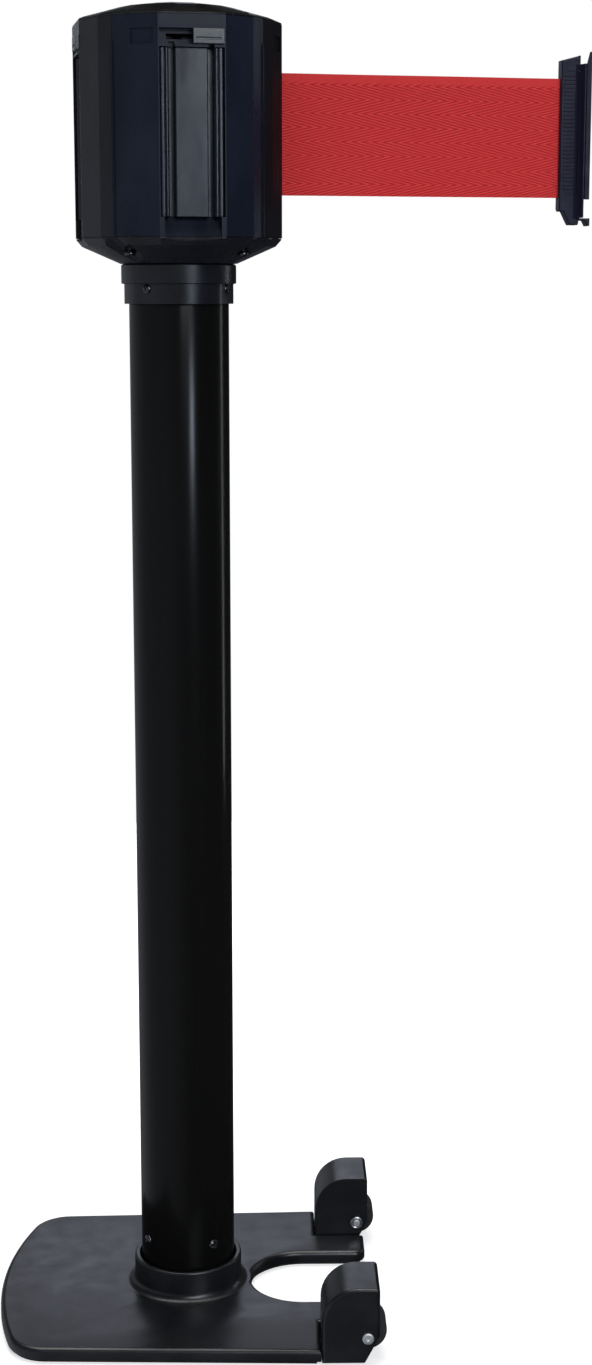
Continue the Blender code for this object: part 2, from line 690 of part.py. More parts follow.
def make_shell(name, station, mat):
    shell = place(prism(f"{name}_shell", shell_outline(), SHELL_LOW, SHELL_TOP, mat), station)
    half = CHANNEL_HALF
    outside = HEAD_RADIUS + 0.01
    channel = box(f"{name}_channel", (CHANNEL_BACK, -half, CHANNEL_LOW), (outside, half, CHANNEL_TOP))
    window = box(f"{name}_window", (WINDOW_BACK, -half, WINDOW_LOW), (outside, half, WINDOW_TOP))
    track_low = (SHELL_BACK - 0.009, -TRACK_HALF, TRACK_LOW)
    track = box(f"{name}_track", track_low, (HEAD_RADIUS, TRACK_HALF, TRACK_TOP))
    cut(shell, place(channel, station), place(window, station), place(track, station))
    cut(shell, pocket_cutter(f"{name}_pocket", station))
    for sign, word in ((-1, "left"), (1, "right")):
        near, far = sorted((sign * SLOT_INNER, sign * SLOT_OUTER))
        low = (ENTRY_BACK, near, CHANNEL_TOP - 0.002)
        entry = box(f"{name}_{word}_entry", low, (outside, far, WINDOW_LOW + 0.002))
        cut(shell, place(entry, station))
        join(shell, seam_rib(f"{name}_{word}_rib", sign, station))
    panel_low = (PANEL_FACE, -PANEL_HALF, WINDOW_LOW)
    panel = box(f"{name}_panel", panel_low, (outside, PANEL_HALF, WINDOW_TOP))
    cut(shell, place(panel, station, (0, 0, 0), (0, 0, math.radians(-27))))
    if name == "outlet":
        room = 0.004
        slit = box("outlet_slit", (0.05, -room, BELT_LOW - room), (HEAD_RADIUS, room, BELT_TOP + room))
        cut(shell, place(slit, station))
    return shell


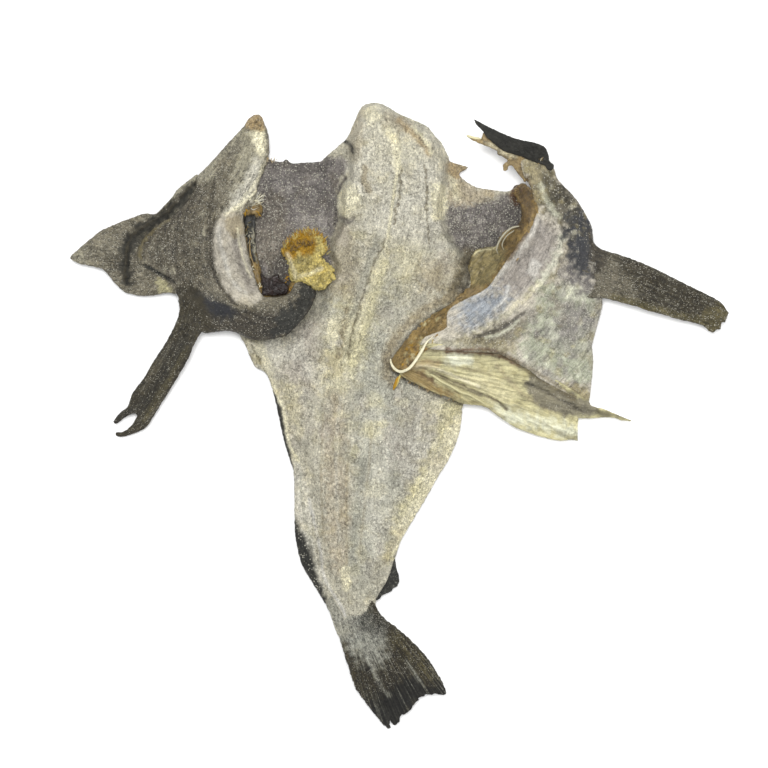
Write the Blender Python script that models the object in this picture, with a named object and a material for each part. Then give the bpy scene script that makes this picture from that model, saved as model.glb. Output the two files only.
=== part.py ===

**Aim**
Using the data above, return each line exactly as written.

**Exercise answer**
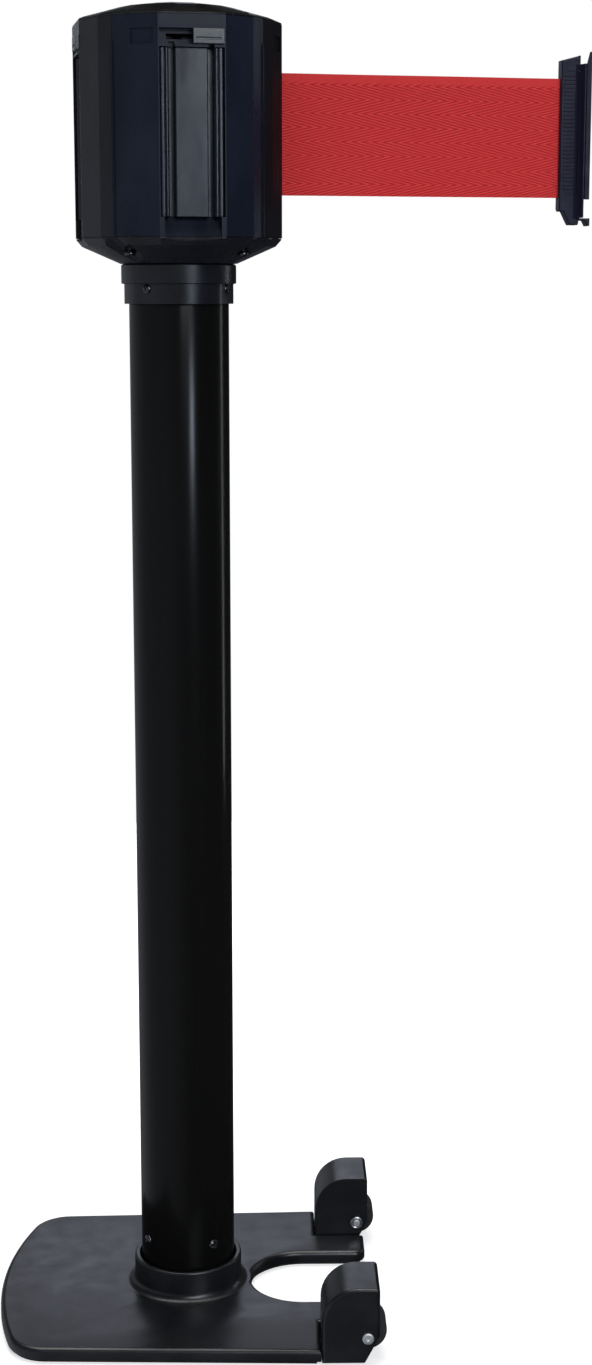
Continue the Blender code for this object: part 2, from line 690 of part.py. More parts follow.
def make_shell(name, station, mat):
    shell = place(prism(f"{name}_shell", shell_outline(), SHELL_LOW, SHELL_TOP, mat), station)
    half = CHANNEL_HALF
    outside = HEAD_RADIUS + 0.01
    channel = box(f"{name}_channel", (CHANNEL_BACK, -half, CHANNEL_LOW), (outside, half, CHANNEL_TOP))
    window = box(f"{name}_window", (WINDOW_BACK, -half, WINDOW_LOW), (outside, half, WINDOW_TOP))
    track_low = (SHELL_BACK - 0.009, -TRACK_HALF, TRACK_LOW)
    track = box(f"{name}_track", track_low, (HEAD_RADIUS, TRACK_HALF, TRACK_TOP))
    cut(shell, place(channel, station), place(window, station), place(track, station))
    cut(shell, pocket_cutter(f"{name}_pocket", station))
    for sign, word in ((-1, "left"), (1, "right")):
        near, far = sorted((sign * SLOT_INNER, sign * SLOT_OUTER))
        low = (ENTRY_BACK, near, CHANNEL_TOP - 0.002)
        entry = box(f"{name}_{word}_entry", low, (outside, far, WINDOW_LOW + 0.002))
        cut(shell, place(entry, station))
        join(shell, seam_rib(f"{name}_{word}_rib", sign, station))
    panel_low = (PANEL_FACE, -PANEL_HALF, WINDOW_LOW)
    panel = box(f"{name}_panel", panel_low, (outside, PANEL_HALF, WINDOW_TOP))
    cut(shell, place(panel, station, (0, 0, 0), (0, 0, math.radians(-27))))
    if name == "outlet":
        room = 0.004
        slit = box("outlet_slit", (0.05, -room, BELT_LOW - room), (HEAD_RADIUS, room, BELT_TOP + room))
        cut(shell, place(slit, station))
    return shell


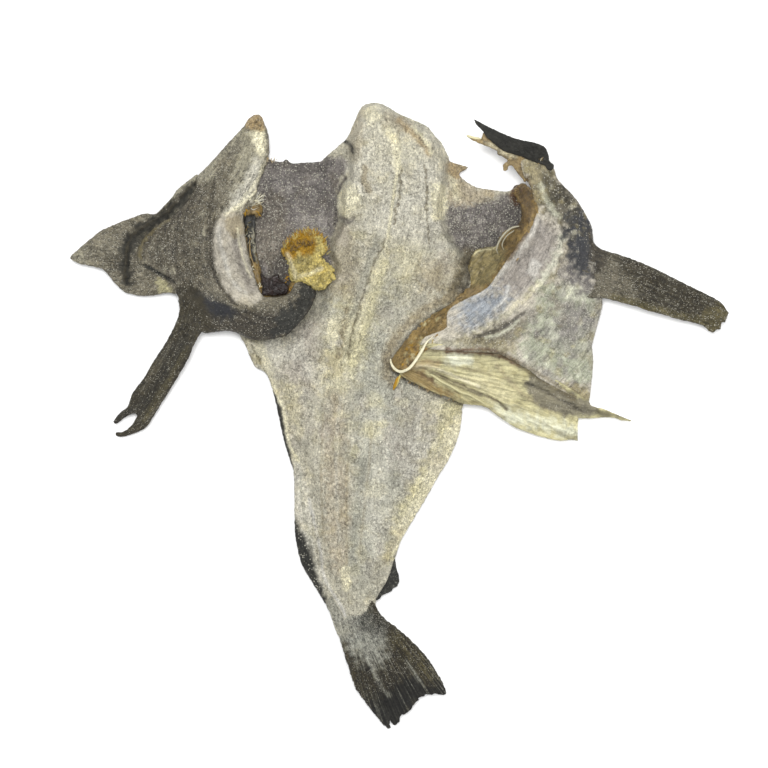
Write the Blender Python script that models the object in this picture, with a named object and a material for each part. Then give the bpy scene script that makes this picture from that model, saved as model.glb. Output the two files only.
=== part.py ===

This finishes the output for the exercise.